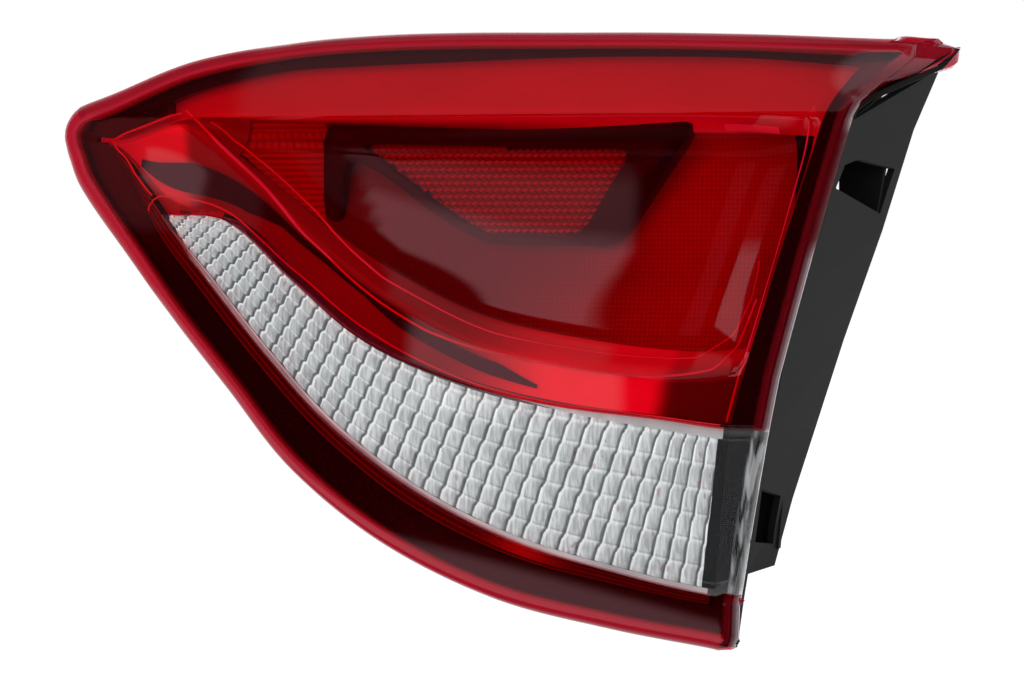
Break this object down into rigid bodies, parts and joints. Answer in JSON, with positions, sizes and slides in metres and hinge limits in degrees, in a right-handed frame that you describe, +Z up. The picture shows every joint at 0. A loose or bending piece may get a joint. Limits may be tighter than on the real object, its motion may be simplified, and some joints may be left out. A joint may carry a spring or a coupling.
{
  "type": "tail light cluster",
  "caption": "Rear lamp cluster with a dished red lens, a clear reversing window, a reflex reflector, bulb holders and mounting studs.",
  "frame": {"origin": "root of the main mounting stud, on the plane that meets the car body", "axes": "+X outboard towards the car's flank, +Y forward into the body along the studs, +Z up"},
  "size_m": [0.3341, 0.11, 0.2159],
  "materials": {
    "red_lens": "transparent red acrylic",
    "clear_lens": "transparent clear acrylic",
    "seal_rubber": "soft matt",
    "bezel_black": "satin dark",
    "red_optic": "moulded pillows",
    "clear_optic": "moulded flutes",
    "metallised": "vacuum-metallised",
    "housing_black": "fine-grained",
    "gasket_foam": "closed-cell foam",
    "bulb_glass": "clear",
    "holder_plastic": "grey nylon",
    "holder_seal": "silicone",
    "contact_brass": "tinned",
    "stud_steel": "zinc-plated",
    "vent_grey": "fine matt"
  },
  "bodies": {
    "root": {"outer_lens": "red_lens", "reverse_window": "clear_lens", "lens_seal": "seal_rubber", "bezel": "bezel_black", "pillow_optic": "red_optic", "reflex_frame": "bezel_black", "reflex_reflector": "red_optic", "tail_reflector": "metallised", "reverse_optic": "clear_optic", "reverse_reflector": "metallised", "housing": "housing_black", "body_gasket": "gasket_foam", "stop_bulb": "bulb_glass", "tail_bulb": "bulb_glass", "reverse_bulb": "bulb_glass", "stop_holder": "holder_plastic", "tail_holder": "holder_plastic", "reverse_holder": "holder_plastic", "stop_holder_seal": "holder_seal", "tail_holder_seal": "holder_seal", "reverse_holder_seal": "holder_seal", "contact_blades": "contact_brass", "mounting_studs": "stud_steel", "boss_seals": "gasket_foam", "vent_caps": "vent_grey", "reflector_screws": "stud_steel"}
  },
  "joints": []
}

# [YOUR OBJECTIVE]
Your task is to return the full listing exactly as it was given.

# [SOLVED EXERCISE]
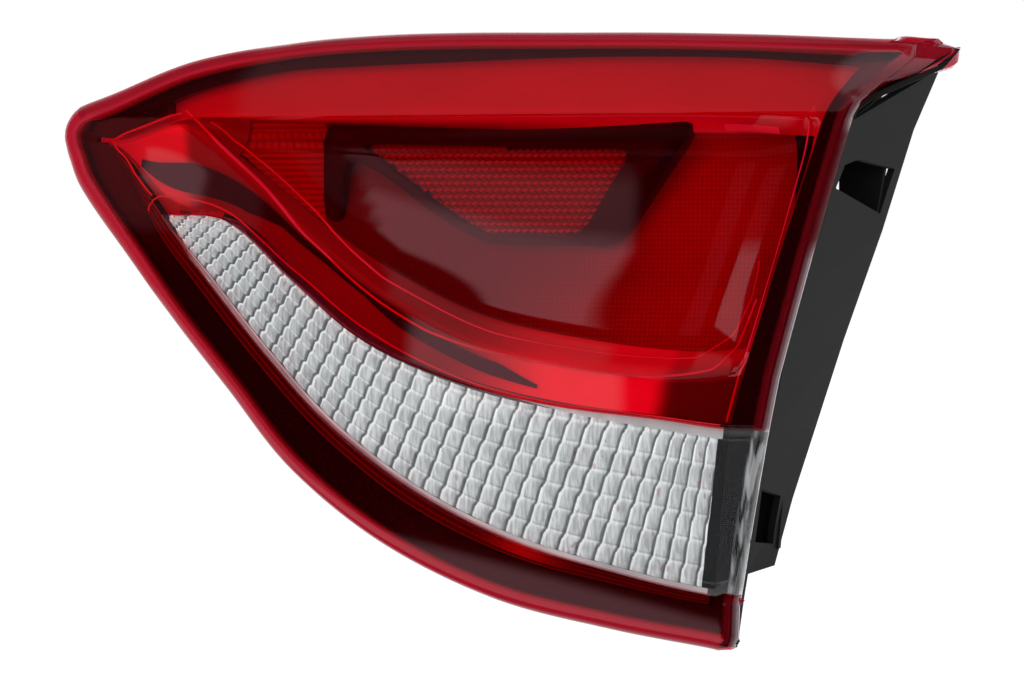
Break this object down into rigid bodies, parts and joints. Answer in JSON, with positions, sizes and slides in metres and hinge limits in degrees, in a right-handed frame that you describe, +Z up. The picture shows every joint at 0. A loose or bending piece may get a joint. Limits may be tighter than on the real object, its motion may be simplified, and some joints may be left out. A joint may carry a spring or a coupling.
{
  "type": "tail light cluster",
  "caption": "Rear lamp cluster with a dished red lens, a clear reversing window, a reflex reflector, bulb holders and mounting studs.",
  "frame": {"origin": "root of the main mounting stud, on the plane that meets the car body", "axes": "+X outboard towards the car's flank, +Y forward into the body along the studs, +Z up"},
  "size_m": [0.3341, 0.11, 0.2159],
  "materials": {
    "red_lens": "transparent red acrylic",
    "clear_lens": "transparent clear acrylic",
    "seal_rubber": "soft matt",
    "bezel_black": "satin dark",
    "red_optic": "moulded pillows",
    "clear_optic": "moulded flutes",
    "metallised": "vacuum-metallised",
    "housing_black": "fine-grained",
    "gasket_foam": "closed-cell foam",
    "bulb_glass": "clear",
    "holder_plastic": "grey nylon",
    "holder_seal": "silicone",
    "contact_brass": "tinned",
    "stud_steel": "zinc-plated",
    "vent_grey": "fine matt"
  },
  "bodies": {
    "root": {"outer_lens": "red_lens", "reverse_window": "clear_lens", "lens_seal": "seal_rubber", "bezel": "bezel_black", "pillow_optic": "red_optic", "reflex_frame": "bezel_black", "reflex_reflector": "red_optic", "tail_reflector": "metallised", "reverse_optic": "clear_optic", "reverse_reflector": "metallised", "housing": "housing_black", "body_gasket": "gasket_foam", "stop_bulb": "bulb_glass", "tail_bulb": "bulb_glass", "reverse_bulb": "bulb_glass", "stop_holder": "holder_plastic", "tail_holder": "holder_plastic", "reverse_holder": "holder_plastic", "stop_holder_seal": "holder_seal", "tail_holder_seal": "holder_seal", "reverse_holder_seal": "holder_seal", "contact_blades": "contact_brass", "mounting_studs": "stud_steel", "boss_seals": "gasket_foam", "vent_caps": "vent_grey", "reflector_screws": "stud_steel"}
  },
  "joints": []
}